---- TASK INPUT
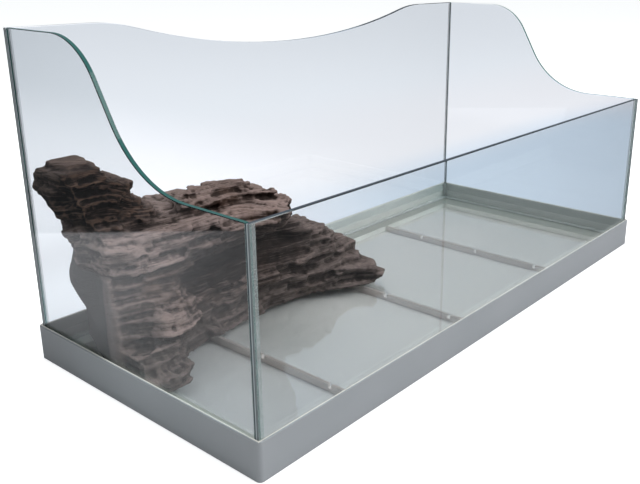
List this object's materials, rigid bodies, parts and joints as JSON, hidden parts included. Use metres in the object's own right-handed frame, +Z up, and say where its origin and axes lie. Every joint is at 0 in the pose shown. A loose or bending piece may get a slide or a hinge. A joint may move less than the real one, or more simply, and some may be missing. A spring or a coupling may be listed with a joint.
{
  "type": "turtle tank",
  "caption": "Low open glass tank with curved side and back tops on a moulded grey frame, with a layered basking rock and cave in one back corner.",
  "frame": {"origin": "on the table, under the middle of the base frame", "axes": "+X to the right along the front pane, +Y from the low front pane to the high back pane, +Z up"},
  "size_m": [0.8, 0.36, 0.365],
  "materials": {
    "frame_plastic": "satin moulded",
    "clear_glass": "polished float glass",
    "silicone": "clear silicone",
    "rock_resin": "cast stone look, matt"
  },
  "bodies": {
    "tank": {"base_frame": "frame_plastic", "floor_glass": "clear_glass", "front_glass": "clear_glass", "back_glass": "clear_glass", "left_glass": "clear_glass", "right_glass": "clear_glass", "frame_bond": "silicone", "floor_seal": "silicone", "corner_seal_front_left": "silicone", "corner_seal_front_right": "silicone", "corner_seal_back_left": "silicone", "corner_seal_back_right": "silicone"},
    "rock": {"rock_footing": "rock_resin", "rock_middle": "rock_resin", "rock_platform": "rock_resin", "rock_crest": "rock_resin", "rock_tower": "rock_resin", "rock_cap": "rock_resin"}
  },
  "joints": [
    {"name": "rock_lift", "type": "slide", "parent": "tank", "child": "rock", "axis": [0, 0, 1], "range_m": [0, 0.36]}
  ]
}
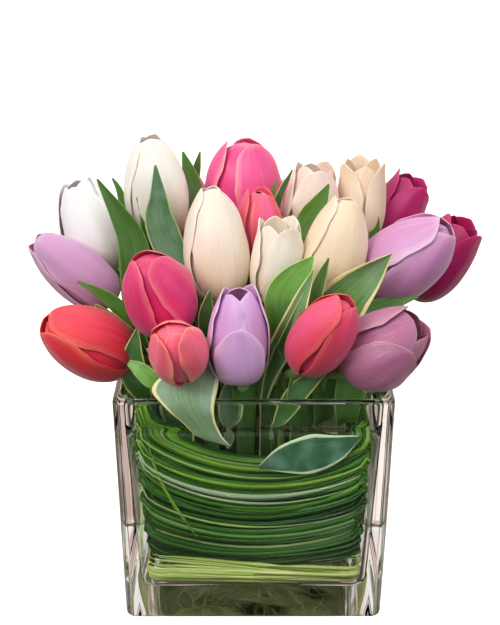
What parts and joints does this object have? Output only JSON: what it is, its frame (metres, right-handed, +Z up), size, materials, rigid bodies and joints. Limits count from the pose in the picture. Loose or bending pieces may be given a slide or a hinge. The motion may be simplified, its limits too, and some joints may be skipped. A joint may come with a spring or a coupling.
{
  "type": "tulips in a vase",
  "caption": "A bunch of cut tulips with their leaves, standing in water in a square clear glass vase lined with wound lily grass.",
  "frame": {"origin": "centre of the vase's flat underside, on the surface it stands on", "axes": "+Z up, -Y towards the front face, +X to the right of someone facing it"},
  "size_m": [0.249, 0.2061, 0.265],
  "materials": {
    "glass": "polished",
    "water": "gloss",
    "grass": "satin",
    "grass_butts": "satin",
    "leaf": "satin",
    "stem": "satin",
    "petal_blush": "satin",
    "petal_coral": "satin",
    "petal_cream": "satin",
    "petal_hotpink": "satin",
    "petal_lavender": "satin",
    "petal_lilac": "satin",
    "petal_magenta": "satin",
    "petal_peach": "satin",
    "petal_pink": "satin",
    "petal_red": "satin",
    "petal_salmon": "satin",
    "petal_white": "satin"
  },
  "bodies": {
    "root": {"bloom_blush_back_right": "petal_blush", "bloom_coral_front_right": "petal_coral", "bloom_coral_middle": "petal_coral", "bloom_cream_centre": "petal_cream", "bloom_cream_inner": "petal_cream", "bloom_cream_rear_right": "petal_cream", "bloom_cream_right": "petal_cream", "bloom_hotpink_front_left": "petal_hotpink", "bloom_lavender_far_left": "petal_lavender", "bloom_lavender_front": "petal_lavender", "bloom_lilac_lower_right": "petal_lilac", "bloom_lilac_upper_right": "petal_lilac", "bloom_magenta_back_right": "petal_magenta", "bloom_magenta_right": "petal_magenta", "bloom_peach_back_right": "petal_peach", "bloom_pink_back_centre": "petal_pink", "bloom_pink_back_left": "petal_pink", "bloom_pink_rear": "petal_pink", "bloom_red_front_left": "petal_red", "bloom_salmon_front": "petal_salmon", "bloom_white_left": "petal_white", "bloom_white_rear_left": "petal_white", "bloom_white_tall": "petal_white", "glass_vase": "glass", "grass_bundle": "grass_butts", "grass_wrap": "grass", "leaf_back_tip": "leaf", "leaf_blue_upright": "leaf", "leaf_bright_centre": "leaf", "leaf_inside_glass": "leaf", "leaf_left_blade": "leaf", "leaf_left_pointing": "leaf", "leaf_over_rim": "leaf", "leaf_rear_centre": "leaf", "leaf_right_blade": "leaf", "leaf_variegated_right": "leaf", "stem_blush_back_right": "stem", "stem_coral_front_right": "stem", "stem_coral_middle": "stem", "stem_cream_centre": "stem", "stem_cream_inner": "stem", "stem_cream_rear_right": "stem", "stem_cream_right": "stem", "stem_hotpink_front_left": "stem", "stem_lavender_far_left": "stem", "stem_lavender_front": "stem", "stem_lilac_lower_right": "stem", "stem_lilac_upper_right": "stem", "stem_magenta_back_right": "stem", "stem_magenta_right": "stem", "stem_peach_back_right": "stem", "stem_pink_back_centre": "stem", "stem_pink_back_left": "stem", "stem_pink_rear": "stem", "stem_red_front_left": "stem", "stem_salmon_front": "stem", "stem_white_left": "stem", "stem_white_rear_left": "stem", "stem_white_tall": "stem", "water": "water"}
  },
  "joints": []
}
--------
- AIM -
Everything in the listing above should be restated exactly.

- TASK SOLUTION -
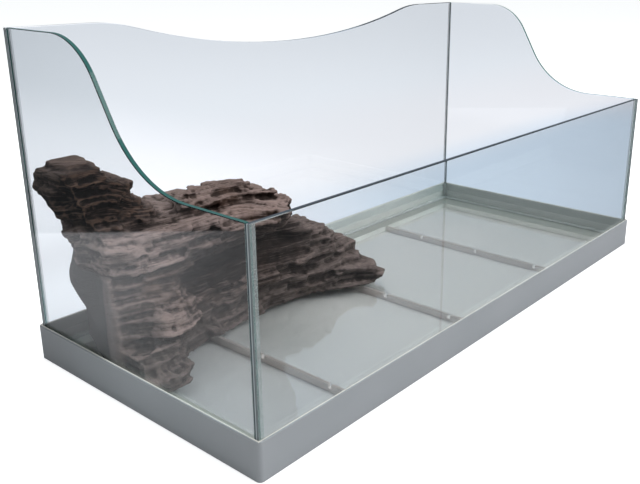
List this object's materials, rigid bodies, parts and joints as JSON, hidden parts included. Use metres in the object's own right-handed frame, +Z up, and say where its origin and axes lie. Every joint is at 0 in the pose shown. A loose or bending piece may get a slide or a hinge. A joint may move less than the real one, or more simply, and some may be missing. A spring or a coupling may be listed with a joint.
{
  "type": "turtle tank",
  "caption": "Low open glass tank with curved side and back tops on a moulded grey frame, with a layered basking rock and cave in one back corner.",
  "frame": {"origin": "on the table, under the middle of the base frame", "axes": "+X to the right along the front pane, +Y from the low front pane to the high back pane, +Z up"},
  "size_m": [0.8, 0.36, 0.365],
  "materials": {
    "frame_plastic": "satin moulded",
    "clear_glass": "polished float glass",
    "silicone": "clear silicone",
    "rock_resin": "cast stone look, matt"
  },
  "bodies": {
    "tank": {"base_frame": "frame_plastic", "floor_glass": "clear_glass", "front_glass": "clear_glass", "back_glass": "clear_glass", "left_glass": "clear_glass", "right_glass": "clear_glass", "frame_bond": "silicone", "floor_seal": "silicone", "corner_seal_front_left": "silicone", "corner_seal_front_right": "silicone", "corner_seal_back_left": "silicone", "corner_seal_back_right": "silicone"},
    "rock": {"rock_footing": "rock_resin", "rock_middle": "rock_resin", "rock_platform": "rock_resin", "rock_crest": "rock_resin", "rock_tower": "rock_resin", "rock_cap": "rock_resin"}
  },
  "joints": [
    {"name": "rock_lift", "type": "slide", "parent": "tank", "child": "rock", "axis": [0, 0, 1], "range_m": [0, 0.36]}
  ]
}
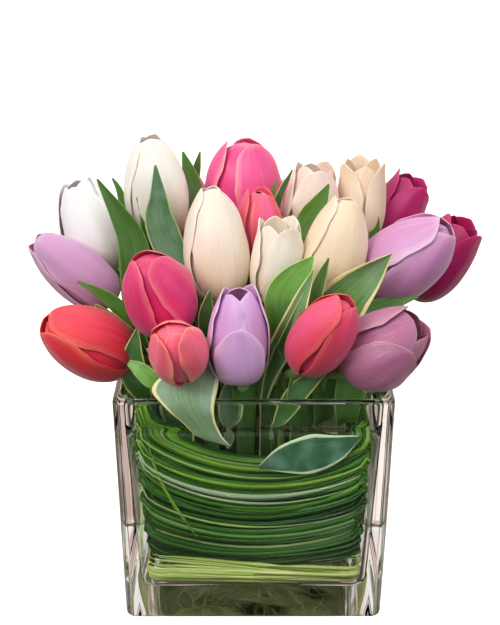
What parts and joints does this object have? Output only JSON: what it is, its frame (metres, right-handed, +Z up), size, materials, rigid bodies and joints. Limits count from the pose in the picture. Loose or bending pieces may be given a slide or a hinge. The motion may be simplified, its limits too, and some joints may be skipped. A joint may come with a spring or a coupling.
{
  "type": "tulips in a vase",
  "caption": "A bunch of cut tulips with their leaves, standing in water in a square clear glass vase lined with wound lily grass.",
  "frame": {"origin": "centre of the vase's flat underside, on the surface it stands on", "axes": "+Z up, -Y towards the front face, +X to the right of someone facing it"},
  "size_m": [0.249, 0.2061, 0.265],
  "materials": {
    "glass": "polished",
    "water": "gloss",
    "grass": "satin",
    "grass_butts": "satin",
    "leaf": "satin",
    "stem": "satin",
    "petal_blush": "satin",
    "petal_coral": "satin",
    "petal_cream": "satin",
    "petal_hotpink": "satin",
    "petal_lavender": "satin",
    "petal_lilac": "satin",
    "petal_magenta": "satin",
    "petal_peach": "satin",
    "petal_pink": "satin",
    "petal_red": "satin",
    "petal_salmon": "satin",
    "petal_white": "satin"
  },
  "bodies": {
    "root": {"bloom_blush_back_right": "petal_blush", "bloom_coral_front_right": "petal_coral", "bloom_coral_middle": "petal_coral", "bloom_cream_centre": "petal_cream", "bloom_cream_inner": "petal_cream", "bloom_cream_rear_right": "petal_cream", "bloom_cream_right": "petal_cream", "bloom_hotpink_front_left": "petal_hotpink", "bloom_lavender_far_left": "petal_lavender", "bloom_lavender_front": "petal_lavender", "bloom_lilac_lower_right": "petal_lilac", "bloom_lilac_upper_right": "petal_lilac", "bloom_magenta_back_right": "petal_magenta", "bloom_magenta_right": "petal_magenta", "bloom_peach_back_right": "petal_peach", "bloom_pink_back_centre": "petal_pink", "bloom_pink_back_left": "petal_pink", "bloom_pink_rear": "petal_pink", "bloom_red_front_left": "petal_red", "bloom_salmon_front": "petal_salmon", "bloom_white_left": "petal_white", "bloom_white_rear_left": "petal_white", "bloom_white_tall": "petal_white", "glass_vase": "glass", "grass_bundle": "grass_butts", "grass_wrap": "grass", "leaf_back_tip": "leaf", "leaf_blue_upright": "leaf", "leaf_bright_centre": "leaf", "leaf_inside_glass": "leaf", "leaf_left_blade": "leaf", "leaf_left_pointing": "leaf", "leaf_over_rim": "leaf", "leaf_rear_centre": "leaf", "leaf_right_blade": "leaf", "leaf_variegated_right": "leaf", "stem_blush_back_right": "stem", "stem_coral_front_right": "stem", "stem_coral_middle": "stem", "stem_cream_centre": "stem", "stem_cream_inner": "stem", "stem_cream_rear_right": "stem", "stem_cream_right": "stem", "stem_hotpink_front_left": "stem", "stem_lavender_far_left": "stem", "stem_lavender_front": "stem", "stem_lilac_lower_right": "stem", "stem_lilac_upper_right": "stem", "stem_magenta_back_right": "stem", "stem_magenta_right": "stem", "stem_peach_back_right": "stem", "stem_pink_back_centre": "stem", "stem_pink_back_left": "stem", "stem_pink_rear": "stem", "stem_red_front_left": "stem", "stem_salmon_front": "stem", "stem_white_left": "stem", "stem_white_rear_left": "stem", "stem_white_tall": "stem", "water": "water"}
  },
  "joints": []
}